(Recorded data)
※
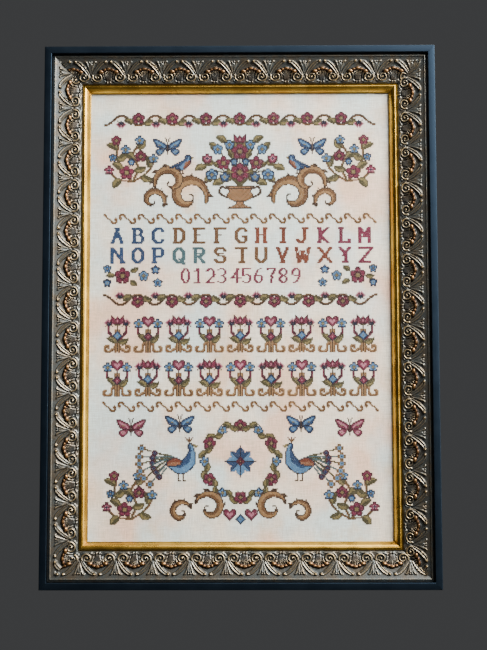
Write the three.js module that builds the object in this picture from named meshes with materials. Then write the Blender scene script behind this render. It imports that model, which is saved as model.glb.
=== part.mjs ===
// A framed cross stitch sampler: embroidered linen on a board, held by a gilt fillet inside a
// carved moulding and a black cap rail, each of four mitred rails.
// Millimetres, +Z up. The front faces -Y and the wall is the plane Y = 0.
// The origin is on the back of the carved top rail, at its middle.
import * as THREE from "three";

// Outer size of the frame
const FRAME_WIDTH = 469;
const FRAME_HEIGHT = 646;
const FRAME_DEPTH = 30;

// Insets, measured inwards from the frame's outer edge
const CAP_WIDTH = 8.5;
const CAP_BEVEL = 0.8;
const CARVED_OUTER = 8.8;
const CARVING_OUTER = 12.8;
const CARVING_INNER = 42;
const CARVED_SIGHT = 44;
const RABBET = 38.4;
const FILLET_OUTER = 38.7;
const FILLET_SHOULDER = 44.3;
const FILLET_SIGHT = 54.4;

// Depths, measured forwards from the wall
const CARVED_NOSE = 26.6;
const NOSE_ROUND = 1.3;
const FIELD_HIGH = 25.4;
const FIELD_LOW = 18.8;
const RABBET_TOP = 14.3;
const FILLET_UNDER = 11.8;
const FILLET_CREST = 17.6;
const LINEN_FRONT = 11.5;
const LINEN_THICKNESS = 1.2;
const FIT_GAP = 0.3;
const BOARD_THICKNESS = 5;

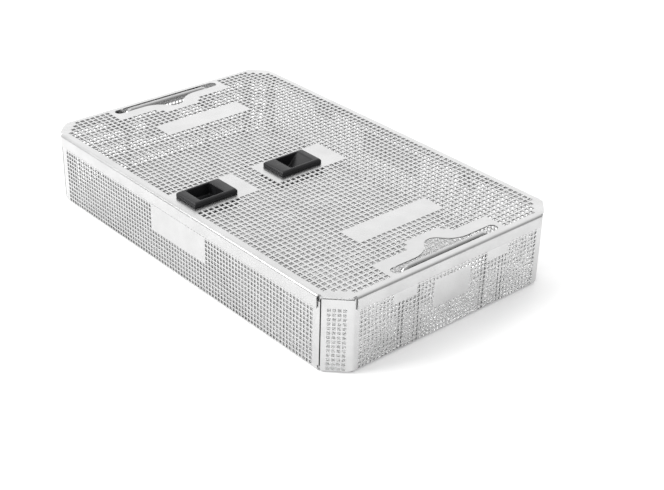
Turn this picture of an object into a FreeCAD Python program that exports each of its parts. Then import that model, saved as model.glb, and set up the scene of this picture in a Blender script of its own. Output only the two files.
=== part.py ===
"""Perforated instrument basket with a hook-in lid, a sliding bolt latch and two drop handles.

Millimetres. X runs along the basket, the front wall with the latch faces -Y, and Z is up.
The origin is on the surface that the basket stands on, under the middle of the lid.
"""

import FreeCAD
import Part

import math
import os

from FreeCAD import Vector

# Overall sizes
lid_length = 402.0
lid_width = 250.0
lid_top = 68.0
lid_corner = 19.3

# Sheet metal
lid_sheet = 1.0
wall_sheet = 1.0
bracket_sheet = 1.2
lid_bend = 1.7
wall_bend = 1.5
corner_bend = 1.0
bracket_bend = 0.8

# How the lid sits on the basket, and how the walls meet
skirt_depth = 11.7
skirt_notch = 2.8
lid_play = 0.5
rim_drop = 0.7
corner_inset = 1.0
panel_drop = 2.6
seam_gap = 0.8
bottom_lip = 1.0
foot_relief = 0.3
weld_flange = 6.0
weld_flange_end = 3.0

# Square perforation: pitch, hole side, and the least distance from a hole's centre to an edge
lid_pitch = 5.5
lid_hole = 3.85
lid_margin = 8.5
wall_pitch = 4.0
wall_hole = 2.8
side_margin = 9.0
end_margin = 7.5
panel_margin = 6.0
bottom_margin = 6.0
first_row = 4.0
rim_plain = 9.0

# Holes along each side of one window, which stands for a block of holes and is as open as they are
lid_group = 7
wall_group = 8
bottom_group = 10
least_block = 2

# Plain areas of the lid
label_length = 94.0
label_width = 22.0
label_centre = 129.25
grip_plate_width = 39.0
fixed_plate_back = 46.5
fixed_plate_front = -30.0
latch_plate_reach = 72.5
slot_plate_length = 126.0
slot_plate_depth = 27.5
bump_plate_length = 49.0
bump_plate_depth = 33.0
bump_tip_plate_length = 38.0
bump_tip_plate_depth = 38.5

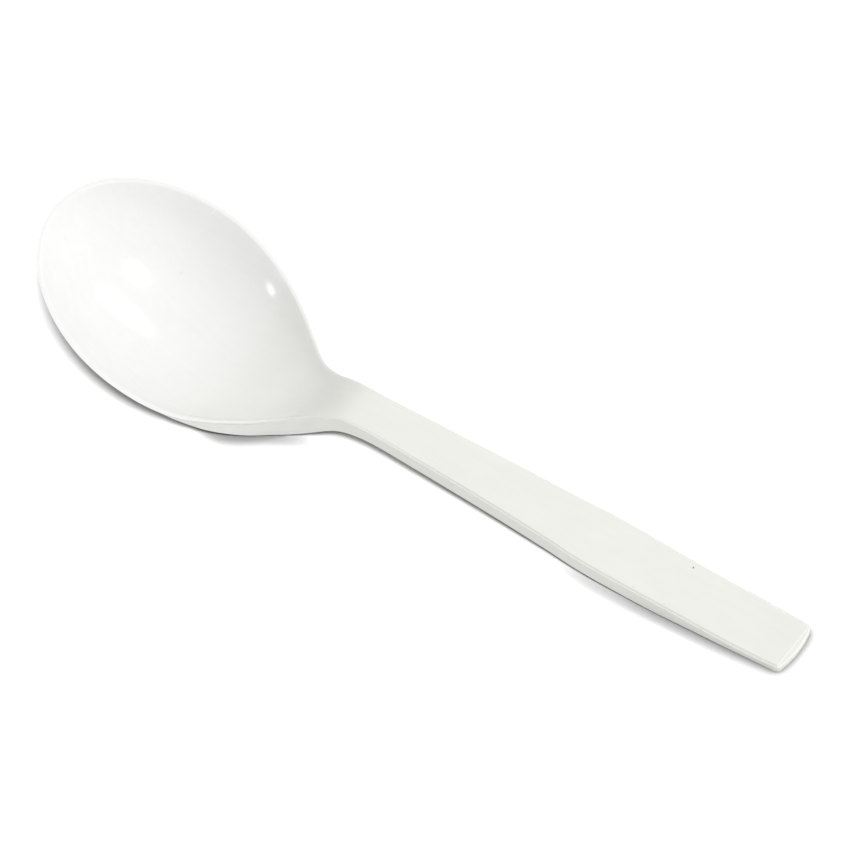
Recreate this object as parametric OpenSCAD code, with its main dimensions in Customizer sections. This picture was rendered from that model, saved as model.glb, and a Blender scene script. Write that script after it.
※
§ Your instructions
Copy out each line that contains the word "Write".

§ Complete output
Write the three.js module that builds the object in this picture from named meshes with materials. Then write the Blender scene script behind this render. It imports that model, which is saved as model.glb.
Recreate this object as parametric OpenSCAD code, with its main dimensions in Customizer sections. This picture was rendered from that model, saved as model.glb, and a Blender scene script. Write that script after it.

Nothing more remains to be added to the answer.